> **Exercise goal**:
Set down, exactly as written, only the lines starting with the one that holds "place = tube.Placement" and ending with the one that holds "bpy.data.objects.remove(obj)".

——

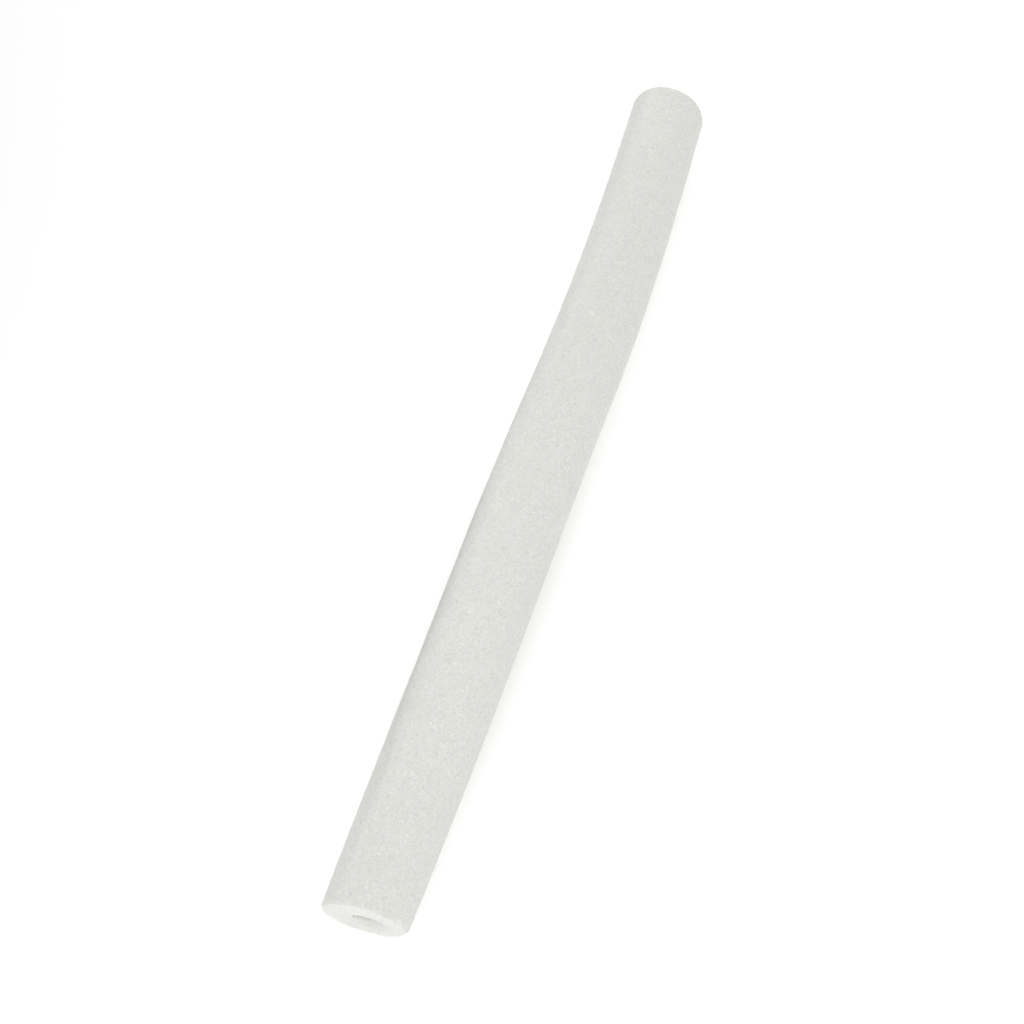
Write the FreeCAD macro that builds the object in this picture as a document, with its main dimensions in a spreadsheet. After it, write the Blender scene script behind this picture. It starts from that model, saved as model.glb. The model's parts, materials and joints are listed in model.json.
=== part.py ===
import FreeCAD, Part
import os
import sys
import math

import Sketcher

# Hollow foam tube: one length of closed-cell polyethylene foam, extruded
# through a round die with a round mandrel and cut off at both ends.
#
# The tube lies on the ground along X. Its two end stretches are straight,
# and between them it keeps a slight set, a gentle bend one way and a longer
# one back. The first end is at +X.
#
# Frame: +X towards the first end, +Z up, origin on the ground under the
# middle of the tube's footprint. Millimetres.

doc = FreeCAD.newDocument("FoamTube")

# ---------------------------------------------------------------- dimensions
sheet = doc.addObject("Spreadsheet::Sheet", "Dimensions")
rows = [
    ("outer_dia", 70.0, "outside diameter of the extrusion"),
    ("bore_dia", 24.0, "diameter of the bore left by the mandrel"),
    ("first_straight", 325.0, "straight stretch behind the first end"),
    ("easy_bend_end", 465.0, "where the easy bend stops, from the first end"),
    ("easy_bend_rad", 6260.0, "radius of the easy bend's centreline"),
    ("main_bend_end", 697.0, "where the main bend stops, from the first end"),
    ("main_bend_rad", 3040.0, "radius of the main bend's centreline"),
    ("tube_end", 799.8, "the second end, from the first end"),
    ("rim_round", 2.7, "rounding of the cut ends' outer edges"),
    ("bore_round", 1.2, "rounding of the bore's lips"),
]
size = {}
for i, (alias, value, note) in enumerate(rows, start=1):
    sheet.set("A%d" % i, alias)
    sheet.set("B%d" % i, "%g" % value)
    sheet.set("C%d" % i, note)
    sheet.setAlias("B%d" % i, alias)
    size[alias] = value
doc.recompute()


def origin_plane(body, role):
    for feature in body.Origin.OriginFeatures:
        if feature.Role == role:
            return feature
    raise RuntimeError("no origin plane " + role)


def named(sketch, constraint, name, expression):
    # a driving dimension of a sketch, bound to a cell of the sheet
    index = sketch.addConstraint(constraint)
    sketch.renameConstraint(index, name)
    sketch.setExpression("Constraints." + name, expression)
    return index


# ----------------------------------------------------------------- the tube
tube = doc.addObject("PartDesign::Body", "FoamTubeBody")
tube.Label = "foam_tube"

# Centreline, seen from above: straight, easy bend, main bend, straight, each
# tangent to the next. The first end is at the body's origin and the first
# stretch runs along -X.
x1 = -size["first_straight"]
x2 = -size["easy_bend_end"]
x3 = -size["main_bend_end"]
x4 = -size["tube_end"]
r1 = size["easy_bend_rad"]
r2 = size["main_bend_rad"]
turn1 = math.asin((x1 - x2) / r1)
c1 = (x1, r1)                                   # centre of the easy bend
p2 = (x2, c1[1] - r1 * math.cos(turn1))
c2 = (c1[0] + (p2[0] - c1[0]) * (r1 + r2) / r1,
      c1[1] + (p2[1] - c1[1]) * (r1 + r2) / r1)  # centre of the main bend
turn2 = math.asin((c2[0] - x3) / r2)
p3 = (x3, c2[1] + r2 * math.cos(turn2))
p4 = (x4, p3[1] - math.tan(turn2) * (x3 - x4))

path = tube.newObject("Sketcher::SketchObject", "Centreline")
path.AttachmentSupport = [(origin_plane(tube, "XY_Plane"), "")]
path.MapMode = "FlatFace"
V = FreeCAD.Vector
line1 = path.addGeometry(Part.LineSegment(V(0, 0, 0), V(x1, 0, 0)))
# the easy bend's centre is on the +Y side: its arc runs from p2 to p1
a_start = math.atan2(p2[1] - c1[1], p2[0] - c1[0]) % (2 * math.pi)
a_end = math.atan2(0 - c1[1], x1 - c1[0]) % (2 * math.pi)
arc1 = path.addGeometry(Part.ArcOfCircle(
    Part.Circle(V(c1[0], c1[1], 0), V(0, 0, 1), r1), a_start, a_end))
# the main bend's centre is on the -Y side: its arc runs from p2 to p3
b_start = math.atan2(p2[1] - c2[1], p2[0] - c2[0]) % (2 * math.pi)
b_end = math.atan2(p3[1] - c2[1], p3[0] - c2[0]) % (2 * math.pi)
arc2 = path.addGeometry(Part.ArcOfCircle(
    Part.Circle(V(c2[0], c2[1], 0), V(0, 0, 1), r2), b_start, b_end))
line2 = path.addGeometry(Part.LineSegment(V(p3[0], p3[1], 0), V(p4[0], p4[1], 0)))

path.addConstraint(Sketcher.Constraint("Coincident", line1, 1, -1, 1))
path.addConstraint(Sketcher.Constraint("Horizontal", line1))
path.addConstraint(Sketcher.Constraint("Tangent", line1, 2, arc1, 2))
path.addConstraint(Sketcher.Constraint("Tangent", arc1, 1, arc2, 1))
path.addConstraint(Sketcher.Constraint("Tangent", arc2, 2, line2, 1))
named(path, Sketcher.Constraint("Radius", arc1, r1), "easy_rad", "Dimensions.easy_bend_rad")
named(path, Sketcher.Constraint("Radius", arc2, r2), "main_rad", "Dimensions.main_bend_rad")
named(path, Sketcher.Constraint("DistanceX", line1, 2, -1, 1, size["first_straight"]),
      "straight_end", "Dimensions.first_straight")
named(path, Sketcher.Constraint("DistanceX", arc1, 1, -1, 1, size["easy_bend_end"]),
      "easy_end", "Dimensions.easy_bend_end")
named(path, Sketcher.Constraint("DistanceX", arc2, 2, -1, 1, size["main_bend_end"]),
      "main_end", "Dimensions.main_bend_end")
named(path, Sketcher.Constraint("DistanceX", line2, 2, -1, 1, size["tube_end"]),
      "far_end", "Dimensions.tube_end")
doc.recompute()

# The die's section: outside circle and bore, square to the centreline.
section = tube.newObject("Sketcher::SketchObject", "OuterSection")
section.AttachmentSupport = [(origin_plane(tube, "YZ_Plane"), "")]
section.MapMode = "FlatFace"
outer = section.addGeometry(Part.Circle(V(0, 0, 0), V(0, 0, 1), size["outer_dia"] / 2))
section.addConstraint(Sketcher.Constraint("Coincident", outer, 3, -1, 1))
named(section, Sketcher.Constraint("Diameter", outer, size["outer_dia"]), "od",
      "Dimensions.outer_dia")

mandrel = tube.newObject("Sketcher::SketchObject", "BoreSection")
mandrel.AttachmentSupport = [(origin_plane(tube, "YZ_Plane"), "")]
mandrel.MapMode = "FlatFace"
inner = mandrel.addGeometry(Part.Circle(V(0, 0, 0), V(0, 0, 1), size["bore_dia"] / 2))
mandrel.addConstraint(Sketcher.Constraint("Coincident", inner, 3, -1, 1))
named(mandrel, Sketcher.Constraint("Diameter", inner, size["bore_dia"]), "id",
      "Dimensions.bore_dia")
doc.recompute()

# Extruded foam, full section first, then the mandrel's bore.
solid = tube.newObject("PartDesign::AdditivePipe", "Extrusion")
solid.Profile = section
solid.Spine = (path, [])
doc.recompute()
full = solid.Shape.Volume

bore = tube.newObject("PartDesign::SubtractivePipe", "Bore")
bore.Profile = mandrel
bore.Spine = (path, [])
doc.recompute()
hollow = bore.Shape.Volume


def end_edges(feature, radius):
    # the circular edges of the given radius that lie in the two cut faces
    names = []
    ends = (V(0, 0, 0), V(p4[0], p4[1], 0))
    for k, edge in enumerate(feature.Shape.Edges, start=1):
        if len(edge.Vertexes) > 1:
            continue
        box = edge.BoundBox
        centre = V((box.XMin + box.XMax) / 2, (box.YMin + box.YMax) / 2, (box.ZMin + box.ZMax) / 2)
        if abs(box.ZLength / 2 - radius) < 0.2 and min(centre.distanceToPoint(q) for q in ends) < 0.5:
            names.append("Edge%d" % k)
    return names


# Cut ends: the knife leaves the outer rims softly rounded, and the bore's
# lips slightly so.
rims = tube.newObject("PartDesign::Fillet", "RimRounding")
rims.Base = (bore, end_edges(bore, size["outer_dia"] / 2))
rims.Radius = size["rim_round"]
rims.setExpression("Radius", "Dimensions.rim_round")
doc.recompute()

lips = tube.newObject("PartDesign::Fillet", "LipRounding")
lips.Base = (rims, end_edges(rims, size["bore_dia"] / 2))
lips.Radius = size["bore_round"]
lips.setExpression("Radius", "Dimensions.bore_round")
tube.Tip = lips
doc.recompute()

# Lay the tube on the ground: its chord from end to end along X, its
# underside at zero height, the middle of its footprint at the origin.
chord = math.degrees(math.atan2(-p4[1], -p4[0]))
tube.Placement = FreeCAD.Placement(V(0, 0, 0), FreeCAD.Rotation(V(0, 0, 1), -chord))
doc.recompute()
turned = Part.makeCompound([tube.Shape]).BoundBox
exact = tube.Shape.optimalBoundingBox(False, False)
shift = V(-(exact.XMin + exact.XMax) / 2, -(exact.YMin + exact.YMax) / 2, size["outer_dia"] / 2)
tube.Placement = FreeCAD.Placement(shift, FreeCAD.Rotation(V(0, 0, 1), -chord))
doc.recompute()

# ------------------------------------------------------------------- checks
for item in doc.Objects:
    bad = [word for word in item.State if word in ("Invalid", "Error")]
    if bad:
        print("failed:", item.Name, item.State)
        sys.exit(1)
for item in (tube,):
    if item.Shape.isNull() or not item.Shape.isValid():
        print("bad shape:", item.Label)
        sys.exit(1)
    if len(item.Shape.Solids) != 1:
        print("not one solid:", item.Label, len(item.Shape.Solids))
        sys.exit(1)

length = sum(edge.Length for edge in path.Shape.Edges)
ring = math.pi / 4 * (size["outer_dia"] ** 2 - size["bore_dia"] ** 2)
print("centreline length %.2f" % length)
print("turns %.3f and %.3f degrees" % (math.degrees(turn1), math.degrees(turn1) - math.degrees(turn2)))
print("full %.0f of %.0f, hollow %.0f of %.0f, with rounded ends %.0f" % (
    full, math.pi / 4 * size["outer_dia"] ** 2 * length, hollow, ring * length, tube.Shape.Volume))
if abs(hollow / (ring * length) - 1) > 0.001:
    print("the bore's volume is wrong")
    sys.exit(1)

place = tube.Placement
for label, point, back in (("first end", V(0, 0, 0), V(-1, 0, 0)),
                           ("second end", V(p4[0], p4[1], 0), V(p3[0] - p4[0], p3[1] - p4[1], 0))):
    back.normalize()
    centre = place.multVec(point)
    inward = place.Rotation.multVec(back)
    print("%s centre %.4f %.4f %.4f inward %.6f %.6f" % (
        label, centre.x, centre.y, centre.z, inward.x, inward.y))
for label, point in (("p1", (x1, 0)), ("p2", p2), ("p3", p3)):
    q = place.multVec(V(point[0], point[1], 0))
    print(label, "%.4f %.4f" % (q.x, q.y))
for label, point in (("c1", c1), ("c2", c2)):
    q = place.multVec(V(point[0], point[1], 0))
    print(label, "%.4f %.4f" % (q.x, q.y))

# ------------------------------------------------------------------- export
os.makedirs("parts", exist_ok=True)
for item in (tube,):
    item.Shape.exportStep("parts/%s.step" % item.Label)
    box = item.Shape.BoundBox
    print("%s %.2f x %.2f x %.2f mm, %.1f cm3" % (
        item.Label, box.XLength, box.YLength, box.ZLength, item.Shape.Volume / 1000))
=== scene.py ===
import json
import math

import bpy
import numpy as np
from mathutils import Matrix, Vector


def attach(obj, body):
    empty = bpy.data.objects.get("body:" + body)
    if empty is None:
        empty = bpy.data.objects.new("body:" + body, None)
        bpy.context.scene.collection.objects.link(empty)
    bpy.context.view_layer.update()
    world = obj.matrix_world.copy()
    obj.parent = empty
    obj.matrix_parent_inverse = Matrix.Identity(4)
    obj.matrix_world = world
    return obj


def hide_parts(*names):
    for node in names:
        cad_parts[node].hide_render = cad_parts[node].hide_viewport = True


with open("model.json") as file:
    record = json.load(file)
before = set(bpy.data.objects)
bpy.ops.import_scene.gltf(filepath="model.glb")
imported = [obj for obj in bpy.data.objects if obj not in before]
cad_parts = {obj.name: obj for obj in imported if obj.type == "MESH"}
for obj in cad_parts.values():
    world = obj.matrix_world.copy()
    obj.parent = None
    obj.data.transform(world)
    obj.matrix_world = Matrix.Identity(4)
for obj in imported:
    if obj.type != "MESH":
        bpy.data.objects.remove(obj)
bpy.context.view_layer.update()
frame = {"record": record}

# Hollow tube of extruded closed-cell polyethylene foam, lying on a pale floor.
# Everything is in metres, in the CAD frame: the first end is at +X.

# --------------------------------------------------------------------------
# camera: looks down along the tube from beyond the first end
# --------------------------------------------------------------------------
scene = bpy.context.scene
CAMERA = (0.63602, 0.18456, 1.15435)
AHEAD = (-0.9492261, -0.3145947)      # horizontal part of the view direction
DOWN = math.radians(61.224)
FOCAL = 1571.512 / 1024 * 36.0        # mm, on a sensor 36 mm wide

cam_data = bpy.data.cameras.new("Camera")
cam_data.sensor_fit = "HORIZONTAL"
cam_data.sensor_width = 36.0
cam_data.lens = FOCAL
cam_data.clip_start = 0.01
cam_data.clip_end = 100.0
cam_data.dof.use_dof = False
camera = bpy.data.objects.new("Camera", cam_data)
scene.collection.objects.link(camera)
look = Vector((AHEAD[0] * math.cos(DOWN), AHEAD[1] * math.cos(DOWN), -math.sin(DOWN))).normalized()
right = look.cross(Vector((0, 0, 1))).normalized()
up = right.cross(look)
turn = Matrix((right, up, -look)).transposed().to_4x4()
camera.matrix_world = Matrix.Translation(CAMERA) @ turn
scene.camera = camera

# --------------------------------------------------------------------------
# noise fields, all seeded
# --------------------------------------------------------------------------
MASK = np.uint64(0xFFFFFFFF)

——

> **The answer**:
place = tube.Placement
for label, point, back in (("first end", V(0, 0, 0), V(-1, 0, 0)),
                           ("second end", V(p4[0], p4[1], 0), V(p3[0] - p4[0], p3[1] - p4[1], 0))):
    back.normalize()
    centre = place.multVec(point)
    inward = place.Rotation.multVec(back)
    print("%s centre %.4f %.4f %.4f inward %.6f %.6f" % (
        label, centre.x, centre.y, centre.z, inward.x, inward.y))
for label, point in (("p1", (x1, 0)), ("p2", p2), ("p3", p3)):
    q = place.multVec(V(point[0], point[1], 0))
    print(label, "%.4f %.4f" % (q.x, q.y))
for label, point in (("c1", c1), ("c2", c2)):
    q = place.multVec(V(point[0], point[1], 0))
    print(label, "%.4f %.4f" % (q.x, q.y))

# ------------------------------------------------------------------- export
os.makedirs("parts", exist_ok=True)
for item in (tube,):
    item.Shape.exportStep("parts/%s.step" % item.Label)
    box = item.Shape.BoundBox
    print("%s %.2f x %.2f x %.2f mm, %.1f cm3" % (
        item.Label, box.XLength, box.YLength, box.ZLength, item.Shape.Volume / 1000))
=== scene.py ===
import json
import math

import bpy
import numpy as np
from mathutils import Matrix, Vector


def attach(obj, body):
    empty = bpy.data.objects.get("body:" + body)
    if empty is None:
        empty = bpy.data.objects.new("body:" + body, None)
        bpy.context.scene.collection.objects.link(empty)
    bpy.context.view_layer.update()
    world = obj.matrix_world.copy()
    obj.parent = empty
    obj.matrix_parent_inverse = Matrix.Identity(4)
    obj.matrix_world = world
    return obj


def hide_parts(*names):
    for node in names:
        cad_parts[node].hide_render = cad_parts[node].hide_viewport = True


with open("model.json") as file:
    record = json.load(file)
before = set(bpy.data.objects)
bpy.ops.import_scene.gltf(filepath="model.glb")
imported = [obj for obj in bpy.data.objects if obj not in before]
cad_parts = {obj.name: obj for obj in imported if obj.type == "MESH"}
for obj in cad_parts.values():
    world = obj.matrix_world.copy()
    obj.parent = None
    obj.data.transform(world)
    obj.matrix_world = Matrix.Identity(4)
for obj in imported:
    if obj.type != "MESH":
        bpy.data.objects.remove(obj)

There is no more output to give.